Day of Reckoning is one of the most bizarre action movies you’re likely to encounter. Strobe lights, torrents of blood, and almost comically extreme fight scenes compose almost the entire film. It’s a pastiche of sci-fi pulp, martial arts films, and the hallucinatory maxima you find in more abstract war films like Apocalypse Now.

But these aren’t the scary parts. The scary part is the opening sequence: an extended, first-person single take seen through the main character’s eyes. I won’t give away exactly what makes it so disturbing, but I’ve actually had nightmares about it, and to this day it’s the only film to achieve that effect on me.

Parts of Day of Reckoning will probably be a little much for some viewers. Some of its violence is beyond what certain people might consider acceptable, and it has to come with a seizure warning (seriously, take caution with this one if that’s a problem for you). And not everyone will be rapt by its constantly spilling over chaos. Still, it’s a fascinating and overlooked film.

Tynan Yanaga – Invasion of the Body Snatchers (1956)

Invasion of the Body Snatchers (1956) – source: Allied Artists Pictures

I’m rather an odd person to consider what the scariest film might be because I would be the first to admit that I am not a fan of horror films in the typical sense. Being petrified by things jumping out at me or satanic demons possessing people is not why I love the movies. It never has been.

But I am intrigued by a certain kind of horror that seems more insidious. It’s the unnamed horror that stays with you after the credits have rolled. Two prime examples I seriously considered were Rosemary’s Baby and this year’s stellar entry Get Out. But I finally settled on the original Invasion of the Body Snatchers. Like the aforementioned films or even Night of the Living Dead, the horror in Body Snatchers seems so closely tied to the cultural moment in a way that becomes increasingly unnerving. It’s all too real. The 1950s was the age of Cold War sentiments, and its repercussions included the Red Scare and the Hollywood Blacklist.

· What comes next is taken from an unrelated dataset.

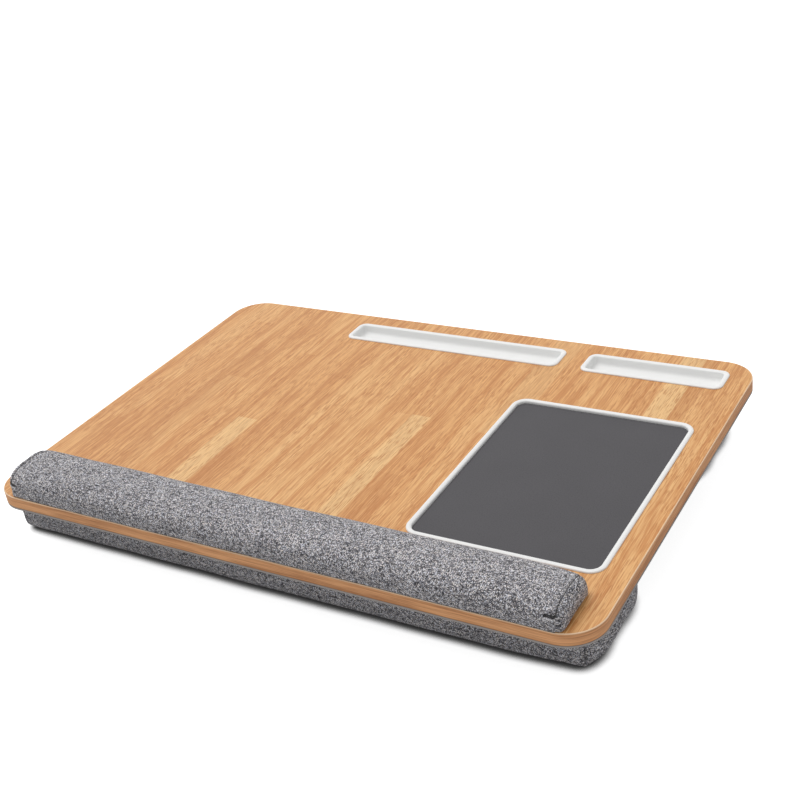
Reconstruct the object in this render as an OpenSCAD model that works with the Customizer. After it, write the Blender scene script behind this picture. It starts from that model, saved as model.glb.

It’s an allegory in cinematic terms that uses a sci-fi scenario to put a voice to very real fears. There are multiple fronts. The most obvious was that communists were silently invading our ranks which wasn’t a complete falsity. But the other one we easily forget is the fact that those you think you know and love will turn against you and betray you. It happened in Hollywood. It happened in McCarthy’s witch hunts and it ruined people. That’s Body Snatchers in a nutshell or rather a pod. It’s horror that meets us in our homes and is connected with the contemporary issues in the same ways Night of the Living Dead or Get Out tackle problems in their respective eras. For me, that’s horror at its most alarming.

Those are the movies that make our spines tingle. Which do that to you?